>> begin RAW DATA

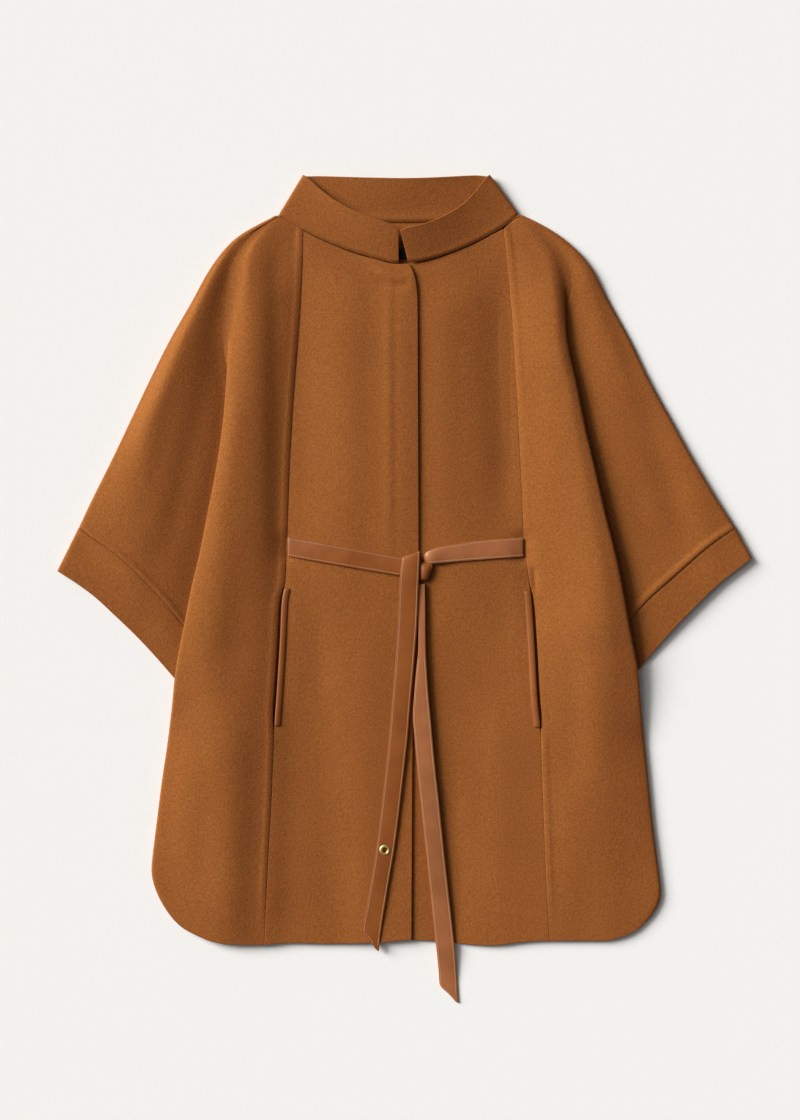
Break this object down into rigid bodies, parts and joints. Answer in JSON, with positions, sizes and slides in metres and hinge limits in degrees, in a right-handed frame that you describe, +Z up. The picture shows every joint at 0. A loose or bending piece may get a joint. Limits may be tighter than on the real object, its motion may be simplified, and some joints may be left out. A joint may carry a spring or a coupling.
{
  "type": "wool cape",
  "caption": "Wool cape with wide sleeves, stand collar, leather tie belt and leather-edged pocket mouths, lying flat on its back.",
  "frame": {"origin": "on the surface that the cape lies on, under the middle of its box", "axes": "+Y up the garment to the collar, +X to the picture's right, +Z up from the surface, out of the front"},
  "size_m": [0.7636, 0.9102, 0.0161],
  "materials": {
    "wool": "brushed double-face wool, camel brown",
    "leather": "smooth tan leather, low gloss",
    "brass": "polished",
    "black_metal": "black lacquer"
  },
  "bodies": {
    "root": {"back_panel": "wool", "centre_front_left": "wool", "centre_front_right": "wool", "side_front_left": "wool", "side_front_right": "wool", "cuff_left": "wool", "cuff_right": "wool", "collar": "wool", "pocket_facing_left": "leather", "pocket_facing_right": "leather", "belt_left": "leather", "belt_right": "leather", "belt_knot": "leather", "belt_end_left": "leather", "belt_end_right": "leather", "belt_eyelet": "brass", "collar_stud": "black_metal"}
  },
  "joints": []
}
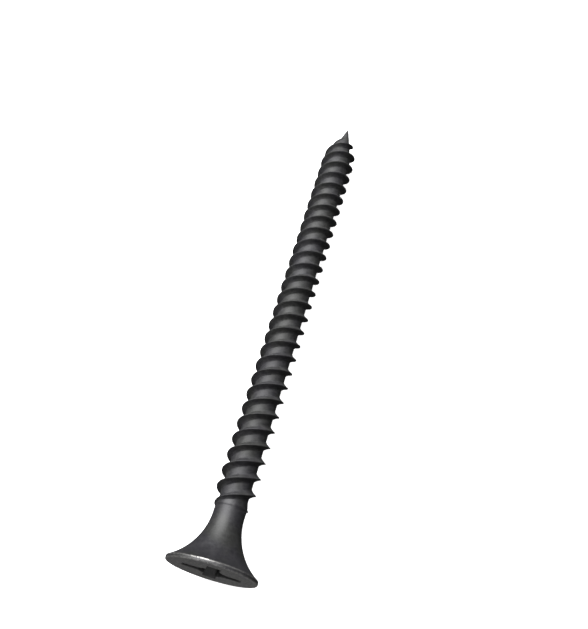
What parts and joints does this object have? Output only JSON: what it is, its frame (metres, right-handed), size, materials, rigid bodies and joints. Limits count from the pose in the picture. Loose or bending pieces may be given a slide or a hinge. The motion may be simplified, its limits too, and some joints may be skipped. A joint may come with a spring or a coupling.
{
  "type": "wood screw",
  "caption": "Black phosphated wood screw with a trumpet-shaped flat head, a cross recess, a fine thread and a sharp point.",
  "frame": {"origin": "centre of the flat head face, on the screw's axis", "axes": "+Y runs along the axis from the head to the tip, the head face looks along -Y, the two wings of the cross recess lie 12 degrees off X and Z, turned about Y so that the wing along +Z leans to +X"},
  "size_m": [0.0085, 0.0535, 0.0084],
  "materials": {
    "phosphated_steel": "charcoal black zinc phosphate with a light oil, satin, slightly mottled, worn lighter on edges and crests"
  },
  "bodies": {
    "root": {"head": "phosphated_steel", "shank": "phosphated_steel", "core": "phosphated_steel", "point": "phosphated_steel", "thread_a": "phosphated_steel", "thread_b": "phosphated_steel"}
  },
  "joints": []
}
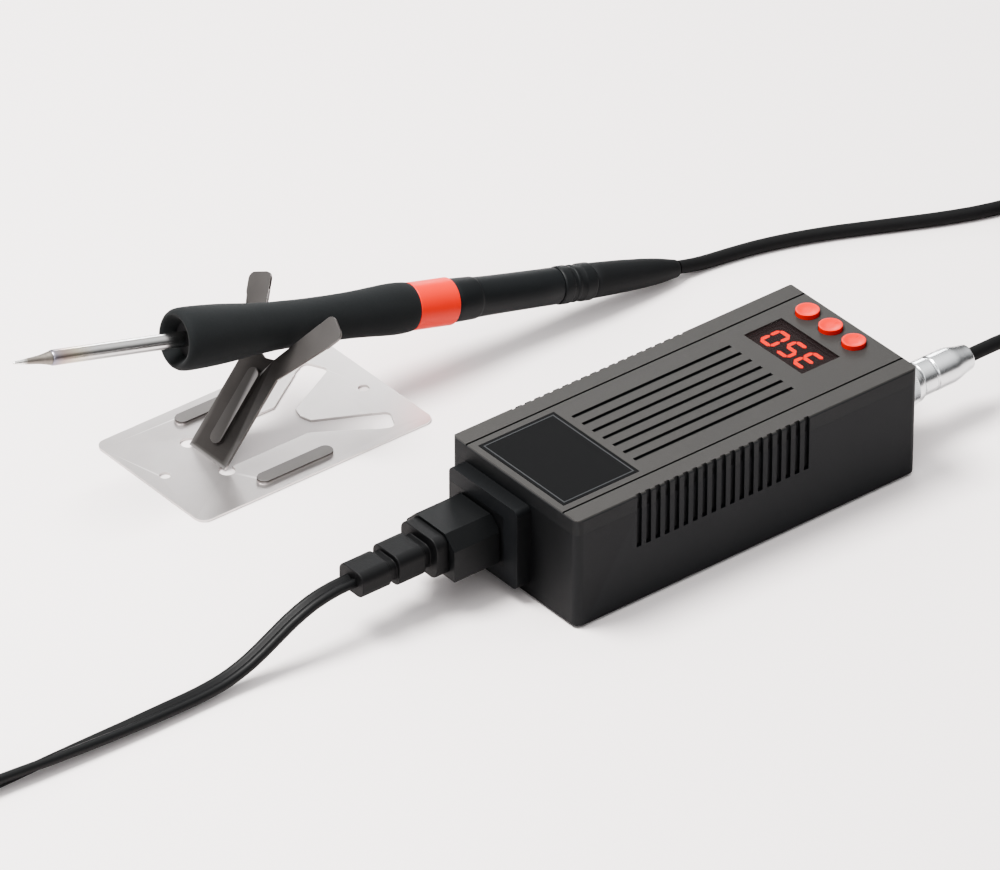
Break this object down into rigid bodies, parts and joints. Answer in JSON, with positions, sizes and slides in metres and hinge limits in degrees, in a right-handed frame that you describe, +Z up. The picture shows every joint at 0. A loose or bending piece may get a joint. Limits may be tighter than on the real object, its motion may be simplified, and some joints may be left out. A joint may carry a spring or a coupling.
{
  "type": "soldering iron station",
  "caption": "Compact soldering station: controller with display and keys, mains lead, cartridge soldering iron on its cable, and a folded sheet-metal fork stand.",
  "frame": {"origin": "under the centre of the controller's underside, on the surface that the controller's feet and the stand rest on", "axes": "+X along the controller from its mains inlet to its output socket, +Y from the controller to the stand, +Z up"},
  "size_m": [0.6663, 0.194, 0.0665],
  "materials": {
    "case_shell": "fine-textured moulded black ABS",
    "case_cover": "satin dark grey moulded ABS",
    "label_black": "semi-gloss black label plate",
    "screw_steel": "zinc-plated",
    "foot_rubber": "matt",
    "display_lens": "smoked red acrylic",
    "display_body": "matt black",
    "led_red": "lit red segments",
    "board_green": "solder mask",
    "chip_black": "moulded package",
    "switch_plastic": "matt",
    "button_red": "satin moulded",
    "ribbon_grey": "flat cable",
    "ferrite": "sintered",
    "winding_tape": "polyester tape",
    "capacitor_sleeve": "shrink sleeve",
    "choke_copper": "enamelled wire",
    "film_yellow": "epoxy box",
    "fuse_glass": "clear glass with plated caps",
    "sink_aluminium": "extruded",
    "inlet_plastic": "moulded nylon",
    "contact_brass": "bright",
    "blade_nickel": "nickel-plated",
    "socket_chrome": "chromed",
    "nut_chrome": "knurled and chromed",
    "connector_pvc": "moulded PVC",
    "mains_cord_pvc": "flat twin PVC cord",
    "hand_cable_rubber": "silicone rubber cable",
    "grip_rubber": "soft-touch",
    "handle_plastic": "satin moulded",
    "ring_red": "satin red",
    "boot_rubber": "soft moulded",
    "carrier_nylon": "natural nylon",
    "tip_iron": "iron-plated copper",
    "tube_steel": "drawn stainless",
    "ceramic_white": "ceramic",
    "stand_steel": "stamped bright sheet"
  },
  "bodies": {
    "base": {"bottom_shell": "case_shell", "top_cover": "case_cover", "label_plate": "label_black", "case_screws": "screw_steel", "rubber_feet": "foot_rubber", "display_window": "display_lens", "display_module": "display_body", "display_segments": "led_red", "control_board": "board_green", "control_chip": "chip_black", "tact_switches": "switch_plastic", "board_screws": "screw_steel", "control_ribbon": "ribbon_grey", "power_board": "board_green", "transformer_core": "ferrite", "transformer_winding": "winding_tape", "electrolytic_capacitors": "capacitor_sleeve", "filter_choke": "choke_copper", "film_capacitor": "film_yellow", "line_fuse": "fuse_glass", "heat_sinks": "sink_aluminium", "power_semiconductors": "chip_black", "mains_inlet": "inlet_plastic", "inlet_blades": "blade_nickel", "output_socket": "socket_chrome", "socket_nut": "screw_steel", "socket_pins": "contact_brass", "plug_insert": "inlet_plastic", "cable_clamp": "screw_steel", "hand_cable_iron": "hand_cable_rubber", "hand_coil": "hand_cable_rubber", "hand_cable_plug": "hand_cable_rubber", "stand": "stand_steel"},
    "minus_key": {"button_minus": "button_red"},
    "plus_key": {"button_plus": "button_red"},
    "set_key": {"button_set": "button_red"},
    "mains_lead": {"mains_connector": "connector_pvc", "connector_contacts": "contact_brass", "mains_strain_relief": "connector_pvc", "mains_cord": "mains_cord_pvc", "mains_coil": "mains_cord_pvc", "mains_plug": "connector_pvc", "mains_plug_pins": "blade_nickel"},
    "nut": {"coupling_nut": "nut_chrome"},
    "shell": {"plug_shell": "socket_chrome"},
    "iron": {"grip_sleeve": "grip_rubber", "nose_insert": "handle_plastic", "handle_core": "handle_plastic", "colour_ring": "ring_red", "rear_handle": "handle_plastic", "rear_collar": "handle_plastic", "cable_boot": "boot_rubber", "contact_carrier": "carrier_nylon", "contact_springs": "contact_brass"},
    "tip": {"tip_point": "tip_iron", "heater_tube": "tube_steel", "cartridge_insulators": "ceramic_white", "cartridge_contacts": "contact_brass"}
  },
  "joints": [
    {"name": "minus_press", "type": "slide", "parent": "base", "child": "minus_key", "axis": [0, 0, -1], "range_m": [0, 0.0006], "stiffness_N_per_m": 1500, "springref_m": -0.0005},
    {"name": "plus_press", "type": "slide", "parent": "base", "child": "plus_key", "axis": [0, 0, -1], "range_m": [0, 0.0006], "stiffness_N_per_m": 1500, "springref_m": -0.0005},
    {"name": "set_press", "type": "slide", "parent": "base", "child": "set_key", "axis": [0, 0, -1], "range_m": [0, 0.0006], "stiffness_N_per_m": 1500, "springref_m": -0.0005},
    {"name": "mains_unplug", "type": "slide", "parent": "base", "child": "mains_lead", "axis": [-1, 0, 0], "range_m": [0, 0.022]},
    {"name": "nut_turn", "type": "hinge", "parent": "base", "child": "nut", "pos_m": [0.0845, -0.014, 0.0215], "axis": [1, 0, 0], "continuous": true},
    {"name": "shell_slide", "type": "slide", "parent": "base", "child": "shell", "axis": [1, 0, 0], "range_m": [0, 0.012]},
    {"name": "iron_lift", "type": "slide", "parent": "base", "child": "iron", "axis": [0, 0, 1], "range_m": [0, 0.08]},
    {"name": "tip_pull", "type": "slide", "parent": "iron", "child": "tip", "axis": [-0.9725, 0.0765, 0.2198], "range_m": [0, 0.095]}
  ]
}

>> end RAW DATA

**EXERCISE INSTRUCTIONS:**
Reproduce the listing in full. Keep it exactly as written.

**FULL OUTPUT:**
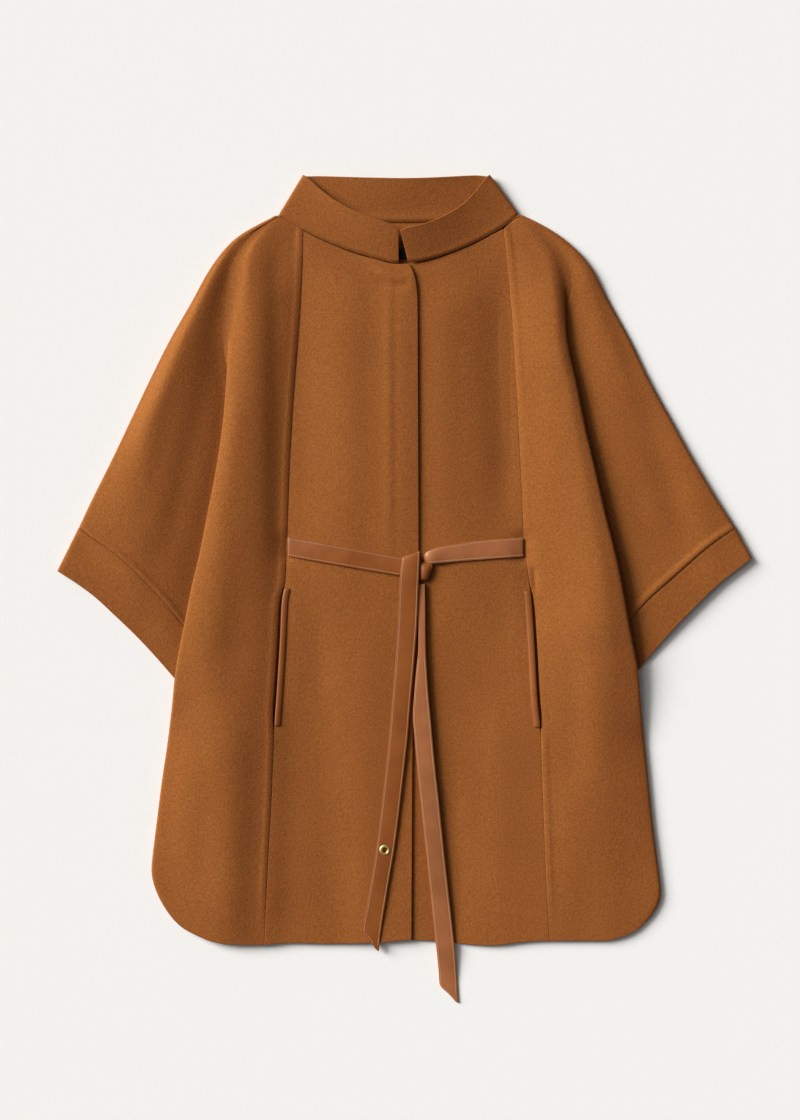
Break this object down into rigid bodies, parts and joints. Answer in JSON, with positions, sizes and slides in metres and hinge limits in degrees, in a right-handed frame that you describe, +Z up. The picture shows every joint at 0. A loose or bending piece may get a joint. Limits may be tighter than on the real object, its motion may be simplified, and some joints may be left out. A joint may carry a spring or a coupling.
{
  "type": "wool cape",
  "caption": "Wool cape with wide sleeves, stand collar, leather tie belt and leather-edged pocket mouths, lying flat on its back.",
  "frame": {"origin": "on the surface that the cape lies on, under the middle of its box", "axes": "+Y up the garment to the collar, +X to the picture's right, +Z up from the surface, out of the front"},
  "size_m": [0.7636, 0.9102, 0.0161],
  "materials": {
    "wool": "brushed double-face wool, camel brown",
    "leather": "smooth tan leather, low gloss",
    "brass": "polished",
    "black_metal": "black lacquer"
  },
  "bodies": {
    "root": {"back_panel": "wool", "centre_front_left": "wool", "centre_front_right": "wool", "side_front_left": "wool", "side_front_right": "wool", "cuff_left": "wool", "cuff_right": "wool", "collar": "wool", "pocket_facing_left": "leather", "pocket_facing_right": "leather", "belt_left": "leather", "belt_right": "leather", "belt_knot": "leather", "belt_end_left": "leather", "belt_end_right": "leather", "belt_eyelet": "brass", "collar_stud": "black_metal"}
  },
  "joints": []
}
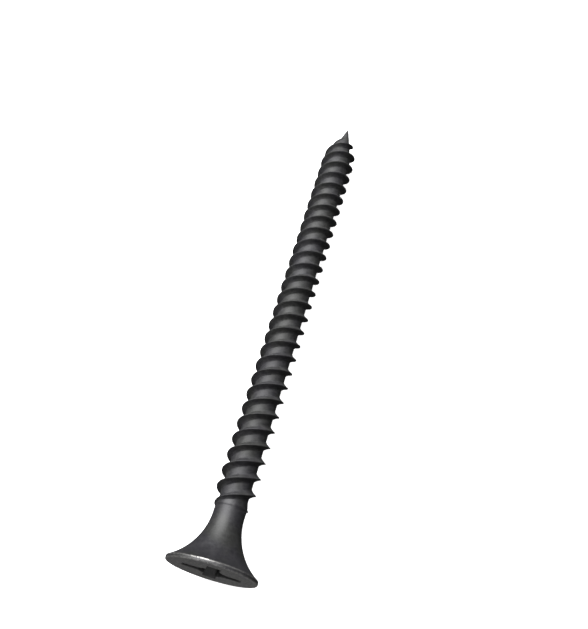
What parts and joints does this object have? Output only JSON: what it is, its frame (metres, right-handed), size, materials, rigid bodies and joints. Limits count from the pose in the picture. Loose or bending pieces may be given a slide or a hinge. The motion may be simplified, its limits too, and some joints may be skipped. A joint may come with a spring or a coupling.
{
  "type": "wood screw",
  "caption": "Black phosphated wood screw with a trumpet-shaped flat head, a cross recess, a fine thread and a sharp point.",
  "frame": {"origin": "centre of the flat head face, on the screw's axis", "axes": "+Y runs along the axis from the head to the tip, the head face looks along -Y, the two wings of the cross recess lie 12 degrees off X and Z, turned about Y so that the wing along +Z leans to +X"},
  "size_m": [0.0085, 0.0535, 0.0084],
  "materials": {
    "phosphated_steel": "charcoal black zinc phosphate with a light oil, satin, slightly mottled, worn lighter on edges and crests"
  },
  "bodies": {
    "root": {"head": "phosphated_steel", "shank": "phosphated_steel", "core": "phosphated_steel", "point": "phosphated_steel", "thread_a": "phosphated_steel", "thread_b": "phosphated_steel"}
  },
  "joints": []
}
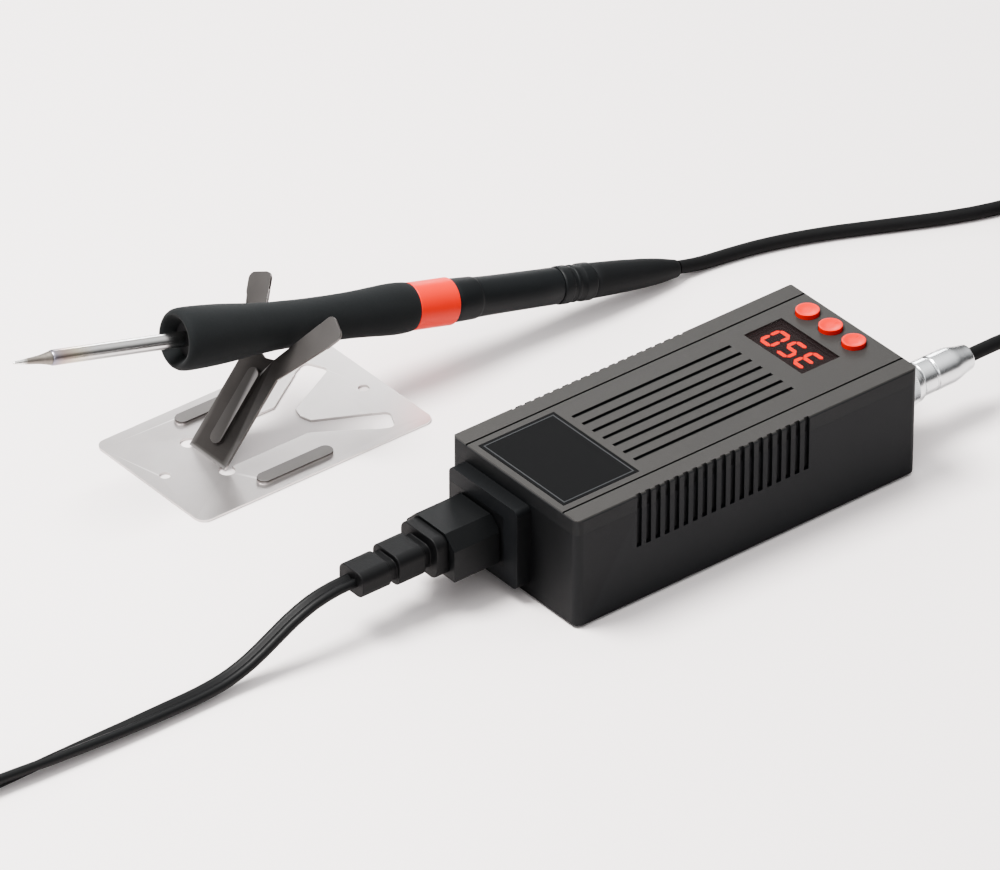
Break this object down into rigid bodies, parts and joints. Answer in JSON, with positions, sizes and slides in metres and hinge limits in degrees, in a right-handed frame that you describe, +Z up. The picture shows every joint at 0. A loose or bending piece may get a joint. Limits may be tighter than on the real object, its motion may be simplified, and some joints may be left out. A joint may carry a spring or a coupling.
{
  "type": "soldering iron station",
  "caption": "Compact soldering station: controller with display and keys, mains lead, cartridge soldering iron on its cable, and a folded sheet-metal fork stand.",
  "frame": {"origin": "under the centre of the controller's underside, on the surface that the controller's feet and the stand rest on", "axes": "+X along the controller from its mains inlet to its output socket, +Y from the controller to the stand, +Z up"},
  "size_m": [0.6663, 0.194, 0.0665],
  "materials": {
    "case_shell": "fine-textured moulded black ABS",
    "case_cover": "satin dark grey moulded ABS",
    "label_black": "semi-gloss black label plate",
    "screw_steel": "zinc-plated",
    "foot_rubber": "matt",
    "display_lens": "smoked red acrylic",
    "display_body": "matt black",
    "led_red": "lit red segments",
    "board_green": "solder mask",
    "chip_black": "moulded package",
    "switch_plastic": "matt",
    "button_red": "satin moulded",
    "ribbon_grey": "flat cable",
    "ferrite": "sintered",
    "winding_tape": "polyester tape",
    "capacitor_sleeve": "shrink sleeve",
    "choke_copper": "enamelled wire",
    "film_yellow": "epoxy box",
    "fuse_glass": "clear glass with plated caps",
    "sink_aluminium": "extruded",
    "inlet_plastic": "moulded nylon",
    "contact_brass": "bright",
    "blade_nickel": "nickel-plated",
    "socket_chrome": "chromed",
    "nut_chrome": "knurled and chromed",
    "connector_pvc": "moulded PVC",
    "mains_cord_pvc": "flat twin PVC cord",
    "hand_cable_rubber": "silicone rubber cable",
    "grip_rubber": "soft-touch",
    "handle_plastic": "satin moulded",
    "ring_red": "satin red",
    "boot_rubber": "soft moulded",
    "carrier_nylon": "natural nylon",
    "tip_iron": "iron-plated copper",
    "tube_steel": "drawn stainless",
    "ceramic_white": "ceramic",
    "stand_steel": "stamped bright sheet"
  },
  "bodies": {
    "base": {"bottom_shell": "case_shell", "top_cover": "case_cover", "label_plate": "label_black", "case_screws": "screw_steel", "rubber_feet": "foot_rubber", "display_window": "display_lens", "display_module": "display_body", "display_segments": "led_red", "control_board": "board_green", "control_chip": "chip_black", "tact_switches": "switch_plastic", "board_screws": "screw_steel", "control_ribbon": "ribbon_grey", "power_board": "board_green", "transformer_core": "ferrite", "transformer_winding": "winding_tape", "electrolytic_capacitors": "capacitor_sleeve", "filter_choke": "choke_copper", "film_capacitor": "film_yellow", "line_fuse": "fuse_glass", "heat_sinks": "sink_aluminium", "power_semiconductors": "chip_black", "mains_inlet": "inlet_plastic", "inlet_blades": "blade_nickel", "output_socket": "socket_chrome", "socket_nut": "screw_steel", "socket_pins": "contact_brass", "plug_insert": "inlet_plastic", "cable_clamp": "screw_steel", "hand_cable_iron": "hand_cable_rubber", "hand_coil": "hand_cable_rubber", "hand_cable_plug": "hand_cable_rubber", "stand": "stand_steel"},
    "minus_key": {"button_minus": "button_red"},
    "plus_key": {"button_plus": "button_red"},
    "set_key": {"button_set": "button_red"},
    "mains_lead": {"mains_connector": "connector_pvc", "connector_contacts": "contact_brass", "mains_strain_relief": "connector_pvc", "mains_cord": "mains_cord_pvc", "mains_coil": "mains_cord_pvc", "mains_plug": "connector_pvc", "mains_plug_pins": "blade_nickel"},
    "nut": {"coupling_nut": "nut_chrome"},
    "shell": {"plug_shell": "socket_chrome"},
    "iron": {"grip_sleeve": "grip_rubber", "nose_insert": "handle_plastic", "handle_core": "handle_plastic", "colour_ring": "ring_red", "rear_handle": "handle_plastic", "rear_collar": "handle_plastic", "cable_boot": "boot_rubber", "contact_carrier": "carrier_nylon", "contact_springs": "contact_brass"},
    "tip": {"tip_point": "tip_iron", "heater_tube": "tube_steel", "cartridge_insulators": "ceramic_white", "cartridge_contacts": "contact_brass"}
  },
  "joints": [
    {"name": "minus_press", "type": "slide", "parent": "base", "child": "minus_key", "axis": [0, 0, -1], "range_m": [0, 0.0006], "stiffness_N_per_m": 1500, "springref_m": -0.0005},
    {"name": "plus_press", "type": "slide", "parent": "base", "child": "plus_key", "axis": [0, 0, -1], "range_m": [0, 0.0006], "stiffness_N_per_m": 1500, "springref_m": -0.0005},
    {"name": "set_press", "type": "slide", "parent": "base", "child": "set_key", "axis": [0, 0, -1], "range_m": [0, 0.0006], "stiffness_N_per_m": 1500, "springref_m": -0.0005},
    {"name": "mains_unplug", "type": "slide", "parent": "base", "child": "mains_lead", "axis": [-1, 0, 0], "range_m": [0, 0.022]},
    {"name": "nut_turn", "type": "hinge", "parent": "base", "child": "nut", "pos_m": [0.0845, -0.014, 0.0215], "axis": [1, 0, 0], "continuous": true},
    {"name": "shell_slide", "type": "slide", "parent": "base", "child": "shell", "axis": [1, 0, 0], "range_m": [0, 0.012]},
    {"name": "iron_lift", "type": "slide", "parent": "base", "child": "iron", "axis": [0, 0, 1], "range_m": [0, 0.08]},
    {"name": "tip_pull", "type": "slide", "parent": "iron", "child": "tip", "axis": [-0.9725, 0.0765, 0.2198], "range_m": [0, 0.095]}
  ]
}